Linolschnitt in der Therapie

Linolschnitt in der Therapie

Linolschnitt in der Therapie

Jonas arbeitet schon einige Jahre mit mir. Nach einer längeren Therapiepause kommt seine Erzieherin auf mich zu und berichtet, dass Jonas schnell wütend wird und sich nicht mehr unter Kontrolle hat. Im Kinderheim und auch in der Schule kommt es dadurch zu größeren Problemen. Jonas möchte aber nicht über seine Wutausbrüche sprechen, so dass die sprachliche Auseinandersetzung mit dem Thema im Moment nicht dienlich ist.

"Womit möchtest Du arbeiten?"

Als wir uns wiedersehen, frage ich Jonas, womit er arbeiten möchte. "Mit dem Messer.", antwortet er, und ich weiß sofort, was er damit meint. "Ach, Du möchtest wieder einen Linolschnitt anfertigen.", antworte ich zustimmend. Jonas hat bereits vor über einem Jahr damit Erfahrungen gesammelt und ist mit dem Material überaus kreativ umgegangen. Sein konkreter Vorschlag zeigt aber auch, dass auch Kinder in emotional anspruchsvollen Situationen genau wissen, was ihnen gut tut.

Arbeit mit dem Messer

In der Folgewoche lege ich Jonas eine Linolplatte und einen Kugelschreiber auf den Tisch. Er beginnt sofort, etwas auf die Platte zu zeichnen. Es entstehen zwei kraftvolle Figuren, die fast den gesamten Raum einnehmen: Superman und Hulk. Dann nimmt er sich das Messer und schneidet sorgfältig in die Platte. Doch der zierliche Junge wird bald müde. "Machst du weiter?", fragt er mich. Wir wechseln uns ab: ein bisschen arbeite ich, dann wieder er, immer im Wechsel.
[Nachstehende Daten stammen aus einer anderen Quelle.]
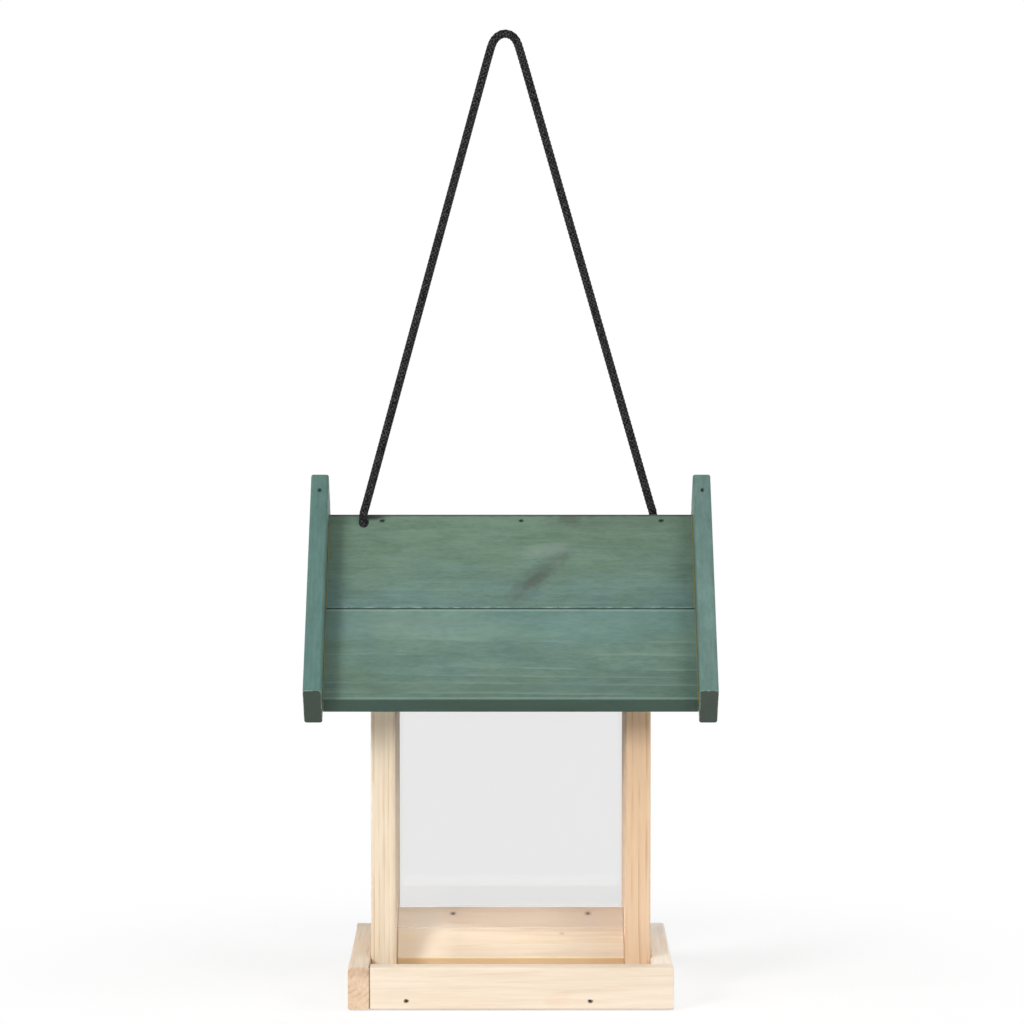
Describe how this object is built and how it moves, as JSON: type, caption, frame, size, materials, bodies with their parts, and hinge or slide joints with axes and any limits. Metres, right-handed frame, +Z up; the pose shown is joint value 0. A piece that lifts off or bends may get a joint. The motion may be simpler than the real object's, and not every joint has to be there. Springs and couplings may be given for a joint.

Kraftdosierung und Fokussierung

Aus kunsttherapeutischer Sicht hat Jonas intuitiv das perfekte Material für seinen seelischen Zustand ausgewählt. Beim Schneiden benötigt er einerseits einen erhöhten Kraftaufwand, so dass er seine überwältigenden Emotionen regulieren kann. Andererseits muss er sich ganz genau konzentrieren, damit er nicht zuviel wegschneidet. Korrekturen sind im Linolschnitt nicht möglich. Was weggeschnitten ist, ist einfach weg. Es ist ein bisschen wie ein Ventil, mit dem der (innere) Druck reguliert werden kann.

Kraft beim Drucken

Als die Linolplatte fertig ist, wählt Jonas die passende Farbe: erst schwarz, dann blau. Vorsichtig trägt er mit der Walze die Farbe auf. Er ist ganz versunken in seinerArbeit, ruht in sich und wirkt zufrieden in seinem Tun. Auch das Drucken selbst erfordert körperliche Kraft. Mit ganzem Körpereinsatz drückt er mit einem Handreiber auf die Linolplatte. Es strengt ihn sichtlich an, gleichzeitig bereitet es ihm aber auch Freude.

Das Ergebnis

Am Ende der Stunde sind viele Drucke entstanden. Jonas ist stolz auf seine Arbeit. Er hat mit Ausdauer, Konzentration und Sorgfalt etwas Schönes geschaffen. Auf mich macht er einen ausgeglichenen Eindruck. Die Technik des Linolschnitts hat ihn dabei unterstützt, seine Emotionen zu regulieren und vor allem sinnvoll zu kanalisieren.